In this way, “groups can display cultlike behavior” without necessarily being cults. In reality, Lewis believes, “organizations of all types exhibit the quality or act of culting sometimes.”

Rajneesh is the movement, named after the controversial Indian mystic, featured in the Netflix documentary series “Wild Wild Country.” The series depicts a secretive commune led by Bhagwan Shree Rajneesh (also known as Osho), whose confrontations with the local Oregon government and law enforcement made national headlines.

Lewis holds up Osho as an example of why using “cult” as a definitive noun is insufficient. In his experience, the group has no connection to that portrayed in the Netflix series.

“They ask nothing of me beyond that I follow common sense rules and laws while on their property. They’ve never interfered in any life decision of mine, they never asked for a donation, they don’t interfere at all with my individuality and autonomy. They are much further away from culting than the religions I grew up in and around.”

What is “culting”?

“The definition,” Lewis explains, “would include intending to permanently manipulate another’s perceptions in order to convert the individual into a loyal ally to further one’s multidimensional aims. Permanent and multidimensional are important here, as this is categorically different than the short-term manipulation of sales pressures, for example.”

By his definition, Lewis doesn’t believe QAnon is culting.

“They peddle conspiracy theories which also seek to manipulate another’s perception … but they are inherently different in that they don’t exert magnetism.” By magnetism, Lewis means a spiritual influence that can work as a type of mind control.

That type of magnetism, in Lewis’ perspective, isn’t inherently bad. In fact, he says, “the magnetic pull towards those who are more conscious or spiritually awake than you is absolutely natural.”

Leaving a cult

The Millennial Source spoke with Kate W, who along with her husband, Adam, founded Pleasure Better, “a site aimed at helping people embrace and enjoy their sexuality.” In her youth, Kate was a member of “a megachurch that I now realize had very cultlike ways of handling things.”

Kate recalls how the church excommunicated members who “questioned the actions and decisions of the head pastor.” The church also had security that ensured members did not stay in touch with excommunicated members. Among the church’s rules were guidelines on how frequently couples should be having sex and a mandate for color-coordinated outfits at church events.
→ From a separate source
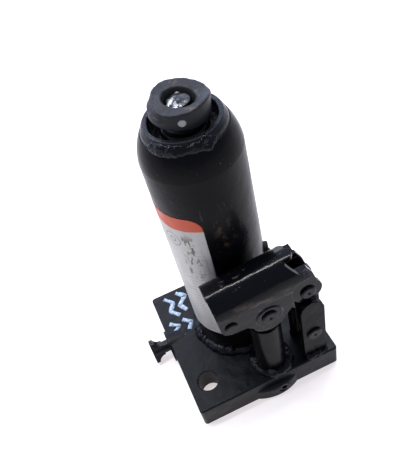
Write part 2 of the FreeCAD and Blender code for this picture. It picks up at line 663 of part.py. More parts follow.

Kate says her path out of the church was gradual, starting when she went to college and began to see how different her church was from others.

“It still took several years,” she explains, “to realize those differences were actually unhealthy. The control that existed in the church was actually a bit addictive and for a while I found myself looking for a duplicate of that unhealthy environment.

“There was never a great leaving/escape moment. Many of my friends and family still are actively engaged in it though, and there are many difficulties that come with that. I’ve had to set boundaries of conversations I will or will not engage with since these people are still in my life.”

Kate believes her path out of the cult of her youth could be informative for people who are currently in cults. The first step is recognizing the identifiers of cult behavior.

At Kate’s church, “[the] primary control tactics used were fear and guilt, and a demonization of all feelings. Coming to a place where I could begin to trust my own internal thoughts and feelings (let alone notice them) was a huge step to breaking away.

“Because I grew up in this environment, all those patterns of thinking have been very hard to break for me. Having people very close to me who are supporting my transition out of that has been absolutely vital. “

In his Wired piece, Diresta explains that online radicalization by groups like QAnon can’t be undone by fact-checking, as people intrinsically don’t respond to such correction. Instead, Diresta says it requires “One-on-one interventions and messages from people within these trusted networks.”

In terms of stopping the spread of misinformation online, the process requires a changed business model. Companies like Facebook and YouTube, whose sites are used to spread QAnon conspiracy theories, must play a part in this, but it begins by fixing algorithms that recommend such videos to unsuspecting users.

Political cults

Before Obama’s first election victory in 2008, the conservative political writer Jerome R. Corsi published “The Obama Nation: Leftist Politics and the Cult of Personality.”

Simply put, any politician who develops a loyal following is capable of being labeled a cult leader.

Cult expert Hassan nonetheless argues that the label is more fitting for Trump than for other politicians. In a Twitter thread from January 2020, Hassan distinguishes between Obama and Trump by arguing that, while Obama had devoted followers, only Trump shows the characteristics of a cult leader. One who is willing to lie and openly challenge the rule of law.

Lewis acknowledges that Trump’s most loyal followers do appear, from the outside, to be engaged in culting behavior. He says he can see in the Trump presidency, “mind control, clearly altered perceptions, and clearly an element of magnetism.”

However, Lewis cautions that Trump’s magnetism doesn’t appear to have the higher consciousness appeal that cult leaders generally offer. Instead of telling his followers he can bring them greater enlightenment, he offers a “compromised life” in which his followers have the freedom to express their baser desires and underlying racist views.

At best, Lewis says, to his followers Trump “is an escape,” adding that “Trump appears to be more akin to a meth addiction than to a cult leader.”